In a characteristic, reality-show flair, Trump tweeted out the news to his millions of followers with a boast that the investment “makes our country far richer and richer,” and a promise that it would “turn around very quickly.” Trump is banking that most voters will be won over by his confidence. But his critics have another term for this kind of big-government, industrial-strength capitalism: socialism.

GOP figures are lining up to say just that, asking whether Trump’s move in Intel crosses a line that most Republicans for 40 years have been at pains to defend. For at least a generation, many Americans have accepted the argument from leaders of both parties that socialism is what the Soviet Union had, not what the U.S. has.

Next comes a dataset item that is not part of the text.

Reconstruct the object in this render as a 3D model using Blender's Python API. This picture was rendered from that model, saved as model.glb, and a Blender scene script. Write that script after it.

Socialism, under that definition, is state control of the means of production in society’s name.

By that test, Trump critics are arguing, his decision to take a 10% stake in Intel is not that different from moves by President Xi Jinping in China or President Vladimir Putin in Russia.

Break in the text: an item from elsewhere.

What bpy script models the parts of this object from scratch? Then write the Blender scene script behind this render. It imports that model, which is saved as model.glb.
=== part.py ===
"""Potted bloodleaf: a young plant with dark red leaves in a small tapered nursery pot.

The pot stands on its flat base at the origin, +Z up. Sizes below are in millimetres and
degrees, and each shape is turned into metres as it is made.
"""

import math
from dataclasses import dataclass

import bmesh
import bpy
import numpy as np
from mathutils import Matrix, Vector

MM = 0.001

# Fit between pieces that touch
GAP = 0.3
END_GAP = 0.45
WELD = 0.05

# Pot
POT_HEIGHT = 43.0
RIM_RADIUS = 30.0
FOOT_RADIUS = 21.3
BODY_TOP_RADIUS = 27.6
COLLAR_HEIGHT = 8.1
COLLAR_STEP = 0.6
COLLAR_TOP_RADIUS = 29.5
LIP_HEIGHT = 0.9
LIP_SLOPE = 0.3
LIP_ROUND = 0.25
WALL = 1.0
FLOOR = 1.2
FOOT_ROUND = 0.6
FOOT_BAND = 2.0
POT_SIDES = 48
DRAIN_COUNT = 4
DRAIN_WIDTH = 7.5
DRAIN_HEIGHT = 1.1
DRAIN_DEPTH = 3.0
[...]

Trump supporters ask whether an economic crisis does not justify an exception to traditional Republican economic doctrine in the name of jobs and investment. The answer, these conservatives say, is no, especially when President Biden and congressional Democrats are spending big, too, as they just did with the Chips Act in February.

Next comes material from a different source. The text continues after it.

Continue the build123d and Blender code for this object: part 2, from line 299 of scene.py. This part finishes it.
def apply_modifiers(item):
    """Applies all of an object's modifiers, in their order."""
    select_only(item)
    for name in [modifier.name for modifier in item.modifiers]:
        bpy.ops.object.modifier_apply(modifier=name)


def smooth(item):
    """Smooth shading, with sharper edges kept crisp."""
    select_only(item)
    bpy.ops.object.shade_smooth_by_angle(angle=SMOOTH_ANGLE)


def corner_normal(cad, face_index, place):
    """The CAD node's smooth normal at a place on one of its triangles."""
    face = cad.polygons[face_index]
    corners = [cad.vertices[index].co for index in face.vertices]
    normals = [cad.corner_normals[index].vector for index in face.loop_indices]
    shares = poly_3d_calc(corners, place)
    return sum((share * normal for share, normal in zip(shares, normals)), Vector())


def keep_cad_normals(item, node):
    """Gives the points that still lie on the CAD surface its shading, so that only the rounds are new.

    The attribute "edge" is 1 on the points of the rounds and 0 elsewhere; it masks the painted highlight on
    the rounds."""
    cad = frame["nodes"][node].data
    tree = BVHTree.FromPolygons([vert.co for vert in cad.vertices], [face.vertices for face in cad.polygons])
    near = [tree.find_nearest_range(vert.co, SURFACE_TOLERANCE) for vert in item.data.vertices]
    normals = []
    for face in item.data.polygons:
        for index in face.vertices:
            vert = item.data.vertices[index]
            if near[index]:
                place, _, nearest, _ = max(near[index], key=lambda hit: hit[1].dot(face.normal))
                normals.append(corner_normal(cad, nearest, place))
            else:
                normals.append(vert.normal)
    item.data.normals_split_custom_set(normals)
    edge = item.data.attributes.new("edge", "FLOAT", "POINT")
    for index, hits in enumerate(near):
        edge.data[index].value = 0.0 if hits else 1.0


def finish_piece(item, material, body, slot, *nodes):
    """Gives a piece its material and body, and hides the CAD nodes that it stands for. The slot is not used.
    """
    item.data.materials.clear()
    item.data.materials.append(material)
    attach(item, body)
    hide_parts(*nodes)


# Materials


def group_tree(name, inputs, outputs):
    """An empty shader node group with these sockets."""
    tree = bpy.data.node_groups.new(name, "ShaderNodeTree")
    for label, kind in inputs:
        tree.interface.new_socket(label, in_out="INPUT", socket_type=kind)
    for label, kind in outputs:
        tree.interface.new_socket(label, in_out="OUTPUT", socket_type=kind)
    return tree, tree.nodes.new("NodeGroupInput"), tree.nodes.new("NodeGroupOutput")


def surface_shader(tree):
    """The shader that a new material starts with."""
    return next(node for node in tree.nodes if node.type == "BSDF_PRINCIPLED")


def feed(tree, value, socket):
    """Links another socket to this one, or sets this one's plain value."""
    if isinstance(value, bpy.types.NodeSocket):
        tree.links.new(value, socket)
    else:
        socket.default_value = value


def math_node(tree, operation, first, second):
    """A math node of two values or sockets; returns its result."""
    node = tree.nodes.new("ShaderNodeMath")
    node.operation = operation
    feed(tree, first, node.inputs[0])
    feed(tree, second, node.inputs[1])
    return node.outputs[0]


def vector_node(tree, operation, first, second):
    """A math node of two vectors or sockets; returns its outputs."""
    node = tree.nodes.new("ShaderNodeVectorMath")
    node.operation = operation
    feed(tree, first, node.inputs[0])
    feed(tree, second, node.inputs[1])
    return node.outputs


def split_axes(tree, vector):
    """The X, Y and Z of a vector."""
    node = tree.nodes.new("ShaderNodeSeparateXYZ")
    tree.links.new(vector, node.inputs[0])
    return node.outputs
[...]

Conservative Apprehensions

Last summer, Trump said he was considering a government investment in Intel. He put the plan on hold to appease those critics, some of whom warned darkly that Trump was on a path to Stalinism. During the debate in August, Larry Kudlow, Trump’s former top economic adviser, called the Intel idea “really bizarre” and “an act of crony capitalism.”

On Thursday, Trump again cast the move as a win-win deal in which the government got a smart investment and Intel got a much-needed shot in the arm. “This is not a bailout. It’s a smart investment,” Trump said during an interview on Sean Hannity’s radio show.

Kudlow, who now hosts a show on Fox Business, told a reporter for that channel that he was “very, very uncomfortable with that idea.” Steve Moore, an informal Trump adviser, was blunter: “I hate corporate welfare. That’s privatization in reverse. We want the government to divest of assets, not buy assets. So terrible, one of the bad ideas that’s come out of this White House.”

The right-leaning National Review put out an editorial saying “government shouldn’t get into the chip business.” Senator Thom Tillis tweeted that the Intel deal “moves us toward a semi-state-owned enterprise a la CCCP.” (The U.S.S.R.) Senator Rand Paul followed up on that theme in a tweet: “Wouldn’t the government owning part of Intel be a step toward socialism? Terrible idea.”

Senator Bernie Sanders, a liberal, saw the Intel move in the opposite light: as an example of how government can use its influence to reshape the industry in the public interest.

Commerce Secretary Howard Lutnick quickly took to Twitter to argue that Trump’s move was a win for capitalism. On Laura Ingraham’s Fox News show, he said Trump “is not socialistic at all. This is the best businessman in the United States of America in the Oval Office right now doing fair things for us.”

Intel Cautions, Warns

Intel also reacted to the news. In an SEC filing Thursday, the chipmaker said it expected the federal government’s stake to have “a negative impact” on its ability to get future government grants, on sales outside the U.S., and on its overall regulatory burden. Intel also acknowledged in the filing that the move is not “expected to have a material impact on our consolidated financial statements.”

Intel, which has been struggling and earlier this year announced it was laying off 15% of its workforce, has a market capitalization of about $110 billion — half its value at the start of 2024 — but the stock did move up 4% after Trump’s tweet.

The Wall Street Journal reported Thursday that Trump initially demanded that Intel CEO Lip-Bu Tan resign over Tan’s previous investments in Chinese firms but softened after meeting him at the White House. “I liked him a lot, I thought he was very good,” Trump said.

Intel’s biggest shareholders before the government stake are now a series of passive investment funds — Capital Research Global Investors and various public and private pension funds. The U.S. will be a non-voting member of Intel’s board.

Softening on Socialism?

It’s an unusual moment in American political and economic life. By all accounts, Trump did it to help Intel and help his chances of being reelected. Intel is a symbol of American economic prowess and innovation, and Trump wants to be seen as a champion of U.S. business.

Whether it turns around, Intel is not entirely up to Trump or Intel, though. The chipmaker’s entire business model and sector are under threat. The company’s cost-cutting and loss of market value are part of a global crisis in the technology industry that could just be the early stages of a deflationary shock.

Trump allies are shrugging that off, saying he will take the credit if Intel rebounds, and will be able to blame Intel’s board and management if it does not. But one thing is certain: If Trump goes ahead with more such moves in big American companies, which he has signaled he will, Americans will have to decide for themselves whether it is socialism, capitalism, or just Trumpism.

The stakes for the country’s entire economy could turn on their answer.